◆ Dataset extract:

===

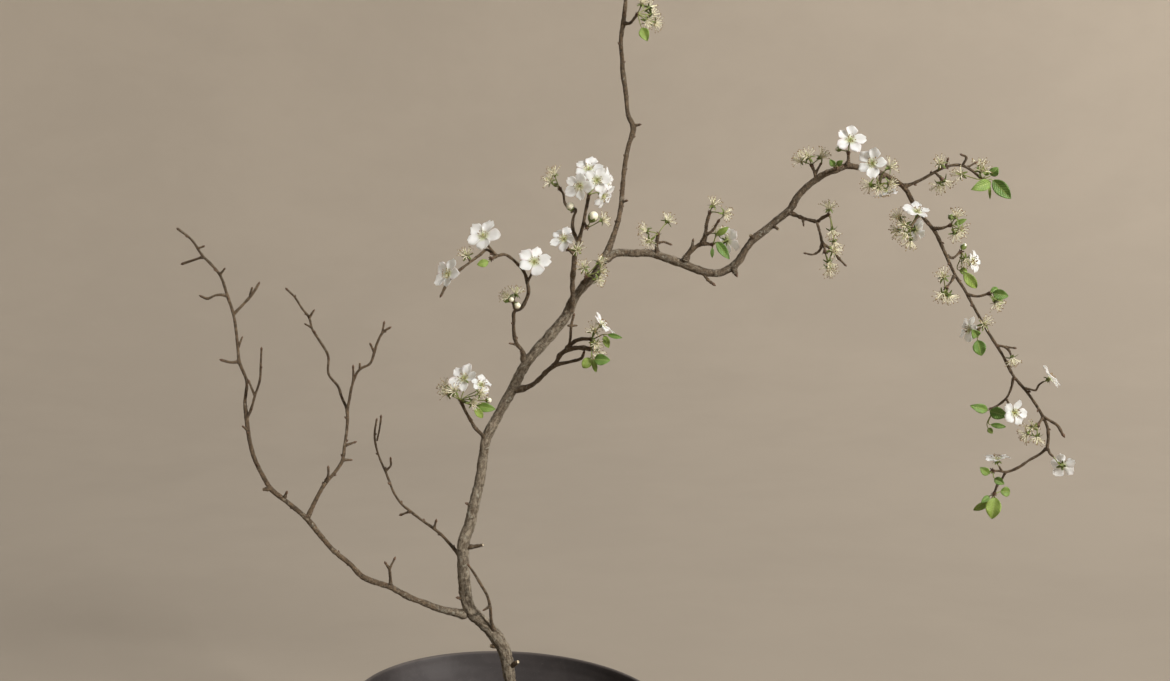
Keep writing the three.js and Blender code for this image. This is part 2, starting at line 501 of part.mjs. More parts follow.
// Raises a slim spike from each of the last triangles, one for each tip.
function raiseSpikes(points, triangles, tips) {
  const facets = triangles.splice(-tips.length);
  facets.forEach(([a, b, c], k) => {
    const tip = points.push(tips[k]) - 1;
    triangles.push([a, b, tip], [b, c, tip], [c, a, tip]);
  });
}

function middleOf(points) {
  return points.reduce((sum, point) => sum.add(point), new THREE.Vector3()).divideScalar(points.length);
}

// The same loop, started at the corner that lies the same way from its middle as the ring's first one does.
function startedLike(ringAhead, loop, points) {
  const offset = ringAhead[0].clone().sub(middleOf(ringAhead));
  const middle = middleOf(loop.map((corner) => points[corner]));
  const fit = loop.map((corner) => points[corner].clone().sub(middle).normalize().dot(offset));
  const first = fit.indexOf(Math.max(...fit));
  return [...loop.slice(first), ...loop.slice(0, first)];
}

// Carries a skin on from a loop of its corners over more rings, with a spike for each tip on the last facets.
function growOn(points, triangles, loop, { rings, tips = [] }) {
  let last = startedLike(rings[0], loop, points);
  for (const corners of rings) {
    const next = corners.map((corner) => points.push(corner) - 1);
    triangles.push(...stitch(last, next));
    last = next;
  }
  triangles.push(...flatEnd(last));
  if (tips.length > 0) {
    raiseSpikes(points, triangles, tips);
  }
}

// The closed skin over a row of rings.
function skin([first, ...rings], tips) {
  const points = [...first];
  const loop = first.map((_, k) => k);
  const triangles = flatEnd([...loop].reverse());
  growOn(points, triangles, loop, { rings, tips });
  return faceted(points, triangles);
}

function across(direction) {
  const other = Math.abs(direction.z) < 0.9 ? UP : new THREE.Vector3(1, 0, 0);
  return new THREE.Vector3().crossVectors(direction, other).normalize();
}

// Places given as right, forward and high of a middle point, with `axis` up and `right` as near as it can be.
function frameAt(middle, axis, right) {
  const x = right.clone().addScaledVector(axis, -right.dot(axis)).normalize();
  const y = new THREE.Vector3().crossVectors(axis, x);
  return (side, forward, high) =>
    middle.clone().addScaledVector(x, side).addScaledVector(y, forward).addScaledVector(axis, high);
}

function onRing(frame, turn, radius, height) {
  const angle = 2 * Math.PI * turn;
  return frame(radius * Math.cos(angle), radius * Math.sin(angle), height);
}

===

◆ Problem to solve: Copy out the full listing exactly.

◆ Response below:
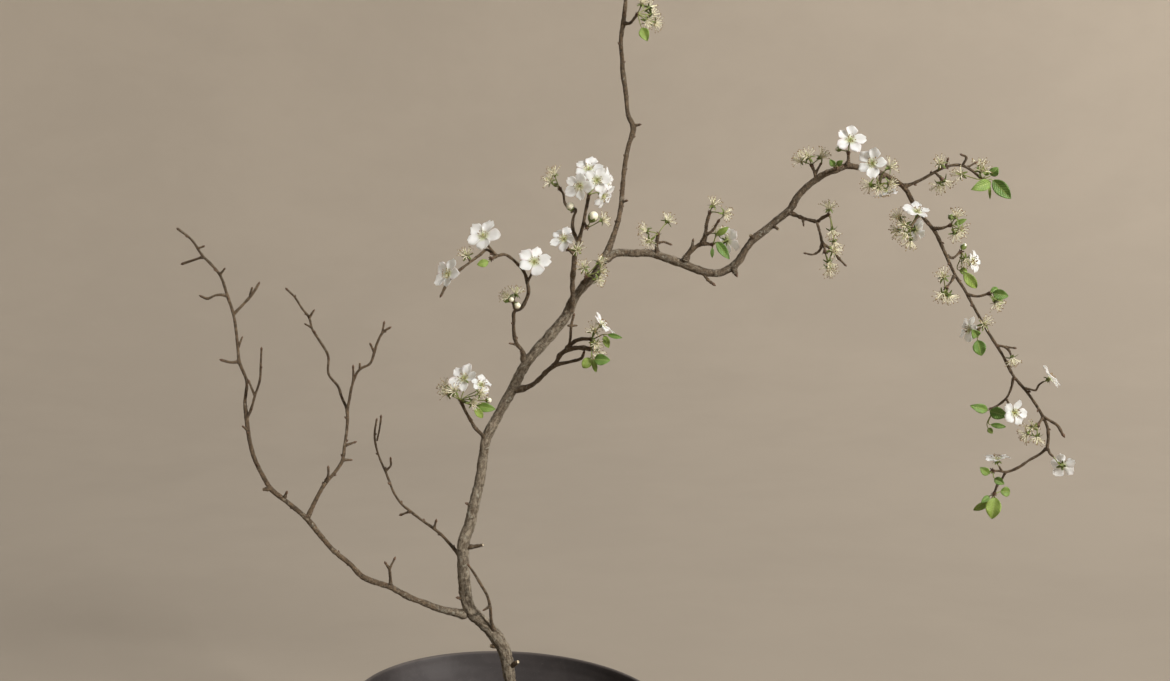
Keep writing the three.js and Blender code for this image. This is part 2, starting at line 501 of part.mjs. More parts follow.
// Raises a slim spike from each of the last triangles, one for each tip.
function raiseSpikes(points, triangles, tips) {
  const facets = triangles.splice(-tips.length);
  facets.forEach(([a, b, c], k) => {
    const tip = points.push(tips[k]) - 1;
    triangles.push([a, b, tip], [b, c, tip], [c, a, tip]);
  });
}

function middleOf(points) {
  return points.reduce((sum, point) => sum.add(point), new THREE.Vector3()).divideScalar(points.length);
}

// The same loop, started at the corner that lies the same way from its middle as the ring's first one does.
function startedLike(ringAhead, loop, points) {
  const offset = ringAhead[0].clone().sub(middleOf(ringAhead));
  const middle = middleOf(loop.map((corner) => points[corner]));
  const fit = loop.map((corner) => points[corner].clone().sub(middle).normalize().dot(offset));
  const first = fit.indexOf(Math.max(...fit));
  return [...loop.slice(first), ...loop.slice(0, first)];
}

// Carries a skin on from a loop of its corners over more rings, with a spike for each tip on the last facets.
function growOn(points, triangles, loop, { rings, tips = [] }) {
  let last = startedLike(rings[0], loop, points);
  for (const corners of rings) {
    const next = corners.map((corner) => points.push(corner) - 1);
    triangles.push(...stitch(last, next));
    last = next;
  }
  triangles.push(...flatEnd(last));
  if (tips.length > 0) {
    raiseSpikes(points, triangles, tips);
  }
}

// The closed skin over a row of rings.
function skin([first, ...rings], tips) {
  const points = [...first];
  const loop = first.map((_, k) => k);
  const triangles = flatEnd([...loop].reverse());
  growOn(points, triangles, loop, { rings, tips });
  return faceted(points, triangles);
}

function across(direction) {
  const other = Math.abs(direction.z) < 0.9 ? UP : new THREE.Vector3(1, 0, 0);
  return new THREE.Vector3().crossVectors(direction, other).normalize();
}

// Places given as right, forward and high of a middle point, with `axis` up and `right` as near as it can be.
function frameAt(middle, axis, right) {
  const x = right.clone().addScaledVector(axis, -right.dot(axis)).normalize();
  const y = new THREE.Vector3().crossVectors(axis, x);
  return (side, forward, high) =>
    middle.clone().addScaledVector(x, side).addScaledVector(y, forward).addScaledVector(axis, high);
}

function onRing(frame, turn, radius, height) {
  const angle = 2 * Math.PI * turn;
  return frame(radius * Math.cos(angle), radius * Math.sin(angle), height);
}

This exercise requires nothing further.